The Supreme Court will pronounce its judgement on a batch of petitions challenging Justice Lodha Committee recommendations today.
If the Supreme Court’s past orders and directions during hearing in the case are taken into consideration, one can except some tough decisions, which may help weed out deep-rooted corruption in India’s top cricketing body.
Justice Lodha committee was set up to probe into the spot and match fixing scandal that rocked 2013 version of the Indian Premier League.
While probing, the panel found that betting and match fixing were “deep-rooted” diseases, and hence the entire cricketing body needed reform.
The panel recommended several measures, including a cap on the upper age limit for BCCI officials and not allowing chargesheeted persons to become BCCI office holders.
“… Betting, match-fixing were deep rooted diseases. It is the root which has been found by the committee. The disease (in BCCI) was so deep rooted that it could not have been healed with medicines. It needed proper diagnosis and a surgery which was important. Hence a competent committee of dedicated, committed and honest doctors was formed to do it,” the court observed during hearing earlier.
While the apex court had ordered BCCI to adopt Lodha panel recommendations, the cricket body decided to move against the order, citing “anomalies and difficulties” in implementing the recommendations.

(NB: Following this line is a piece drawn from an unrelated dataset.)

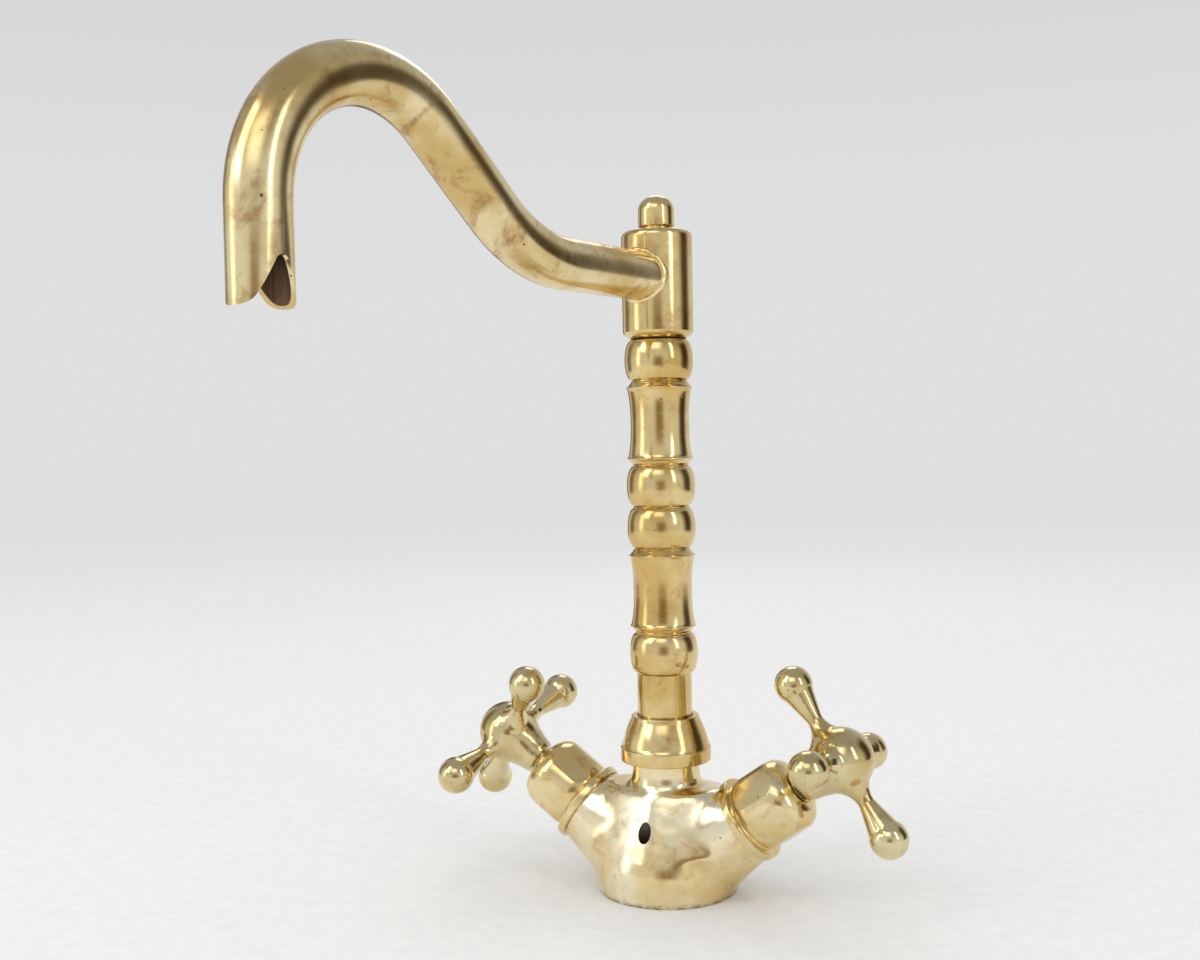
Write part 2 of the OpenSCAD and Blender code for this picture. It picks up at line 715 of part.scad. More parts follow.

With the final order to be announced today, one can hope an end to the legal battle and also the start of a new era in cricket in India.
“The SC order would mark the beginning of ‘achhe-din’ in Indian cricket. We are hoping that the apext court verdict will be strong and pave way for cleaning the cricket adminstration marred by corruption in India,” petitioner Aditya Kumar told Times Now.
If the SC orders the implementation of Lodha panel recommendation in totality, the current BCCI chief Anurag Thakur may face the axe as he is chargesheeted in a case in Himachal Pradesh.
“If SC accepts the recommendations then Thakur will have to leave,” said Kumar.